Gauge-decoupled pose and scale yield an order-of-magnitude reduction in ATE compared to absolute pose regression with entangled scaling.
CCT and periodic cache refresh eliminate long-horizon saturation, shown by a reduction in both ATE and relative pose error (RPE) to near zero. Disabling any of these components catastrophically degrades performance.

Loop Closure Limitation

LongStream's strictly causal pose estimation induces mild drift in large-scale global loop closures due to the lack of an explicit global correction or bundle adjustment module.

Figure 6: Mild drift in repeated-place revisiting scenarios reveals LongStream's current lack of loop-closure; online loop-closure cues are an explicit direction for future work.

Theoretical and Practical Implications

LongStream offers a principled foundation for large-scale, robust streaming geometry in visually rich, unconstrained environments. By decoupling gauge degrees of freedom, it provides a direct path to alleviate extrapolation-induced failure modes and aligns model training/inference.
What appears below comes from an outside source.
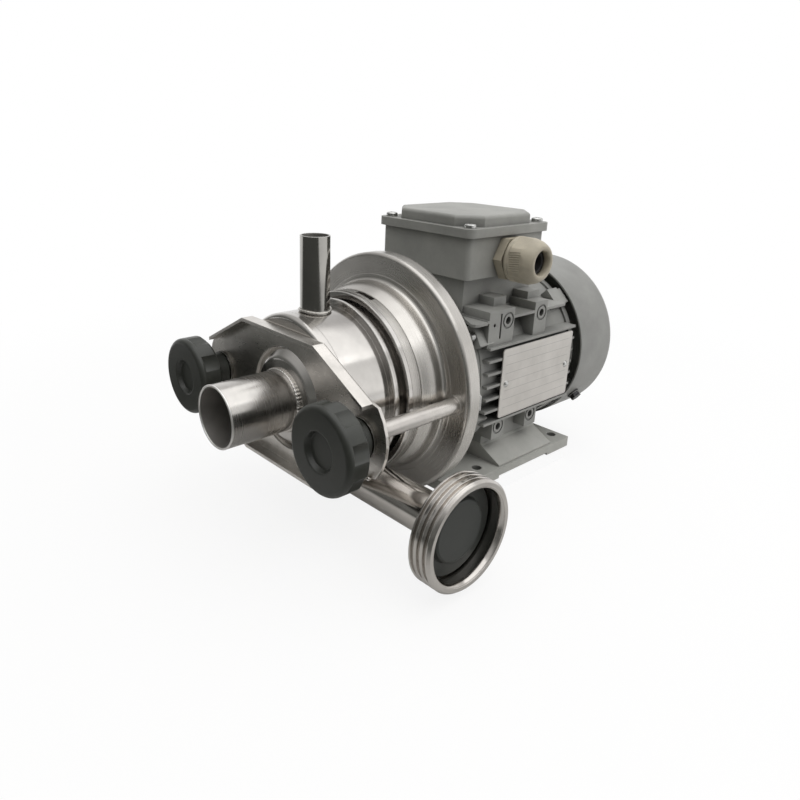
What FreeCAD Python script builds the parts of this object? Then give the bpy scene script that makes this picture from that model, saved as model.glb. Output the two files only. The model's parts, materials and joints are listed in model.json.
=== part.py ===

Its framework can be expanded to incorporate online loop-closure or dynamic scene adaptation modules, which are critical for true lifelong mapping and general 3D scene understanding in the wild.

On the practical side, LongStream represents a significant step toward deployable, high-fidelity, real-time 3D perception stacks for autonomous platforms, removing key bottlenecks for applications requiring reliable long-horizon operation.

Conclusion

LongStream represents a state-of-the-art paradigm for long-sequence, streaming, metric-scale 3D reconstruction. Its gauge-decoupled autoregressive architecture, explicit scale separation, and cache-consistent transformer training systematically remove key sources of failure responsible for drift and collapse in prior methods. Empirical results validate robust and stable operation on both large-scale outdoor and complex indoor benchmarks. While current limitations include the lack of explicit loop-closure and a heuristic keyframe schedule, the framework's rigorous theoretical underpinning provides a solid foundation for future advances in lifelong streaming geometry and AI-driven scene understanding (2602.13172).